What are the basic patterns and characters used in Python Regular Expressions?

Regular expressions use a variety of characters and symbols to define search patterns. For instance, . matches any character, * matches zero or more repetitions, and ^ indicates the start of a string. Square brackets allow specifying a set of characters, and backslashes escape special characters.

How can you compile a regular expression for repeated use in Python?

When a regular expression pattern is used multiple times, it can be compiled to improve performance. The re.compile() function generates a regex object, which can be used to perform matches repeatedly without recompiling, making it efficient for frequent searches.
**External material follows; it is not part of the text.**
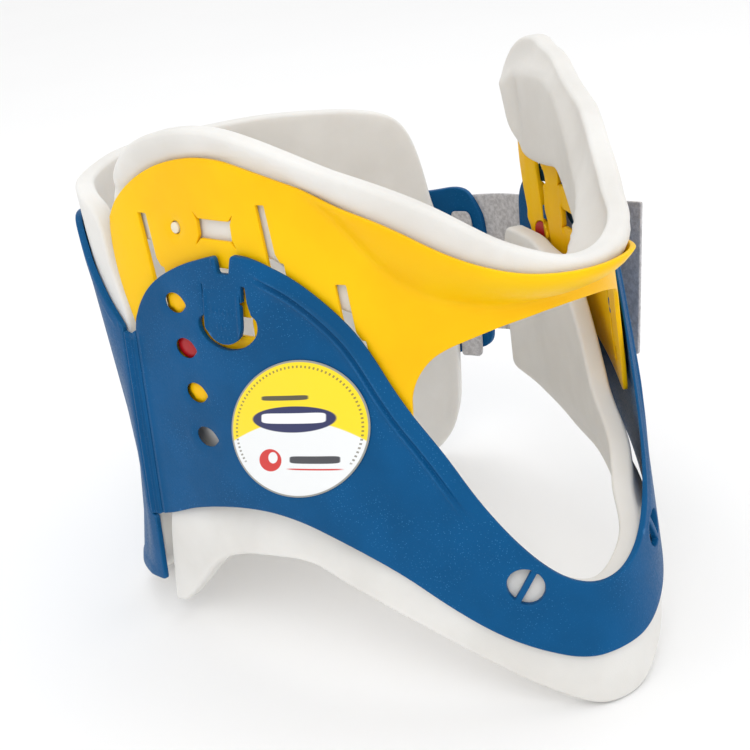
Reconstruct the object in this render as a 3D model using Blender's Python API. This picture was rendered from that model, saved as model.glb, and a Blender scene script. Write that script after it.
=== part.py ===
"""Adjustable cervical collar: die-cut plastic and foam sheets wrapped around one tapered neck wall.

Every sheet is drawn flat in wall coordinates (u, z) in millimetres and then wrapped. u is the distance
around the outer wall from the middle of the front nose, positive towards the wearer's right (-X) and on
around the back; z is the height. Depth is measured from the wall's outer face, positive outwards.
The collar's front faces -Y and it stands on z = 0.
"""

import math

import bmesh
import bpy
from mathutils import Vector
from mathutils.geometry import delaunay_2d_cdt

MM = 0.001

# Plan of the outer wall, from the front nose to the middle of the back, for the wearer's left half.
BASE_PLAN = [(0, -94), (19, -87), (37, -68), (55, -38), (67, -4), (75, 30), (80, 60), (68, 86), (34, 95), (0, 97)]
TOP_PLAN = [(0, -72), (19, -66), (36, -50), (52, -26), (63, -2), (71, 28), (76, 58), (65, 81), (32, 89), (0, 91)]
PLAN_TOP_Z = 140.0     # height of the upper plan; the base plan lies at z = 0, and the taper runs on above
GIRTH_Z = 60.0         # height at which u is measured
PLAN_OFFSET = (-0.132, 0.057)   # moves the plan so that the collar's box is centred on the origin
SAMPLES = 24           # curve samples between two plan points

# Thicknesses and depths of the layers.
SHELL = 1.8            # blue shell
CHIN_SHEET = 1.5       # yellow chin support
FOAM = 6.2
GAP = 0.4              # between two layers
CHIN_DEPTH = -SHELL - 0.9
CHIN_FOAM_DEPTH = CHIN_DEPTH - CHIN_SHEET - 1.5 * GAP
BODY_FOAM_DEPTH = CHIN_FOAM_DEPTH - GAP
BACK_FOAM_DEPTH = -SHELL - GAP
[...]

What is the difference between re.search(), re.match(), and re.findall() methods in Python?

In Python, the re.match() function checks for a match only at the start of a string. On the other hand, re.search() scans the entire string for a match. The re.findall() method finds all occurrences of a pattern in the string and returns them as a list.

How do you use regular expression groups to extract parts of a string in Python?

Regular expression groups in Python are created using parentheses. They allow you to extract segments of a matched pattern. For example, using re.search('(\d+)-(\d+)', '2024-11-28'), you can access the year and month parts separately through match groups.

Can you give examples of using regex for string validation in Python?

Regex is often used for string validation, such as verifying email formats or phone numbers. For example, re.match(r"[^@]+@[^@]+\.[^@]+", email) can check if a string follows the general pattern of an email address. It helps ensure data integrity in applications.

How can you perform a regex substitution in Python?

Regex substitutions in Python can be performed using the re.sub() function. This function replaces occurrences of a pattern in a string with a new substring.

For instance, re.sub(r'\d', '#', 'Phone: 123-456-7890') would replace all numbers with #, resulting in Phone: ###-###-####.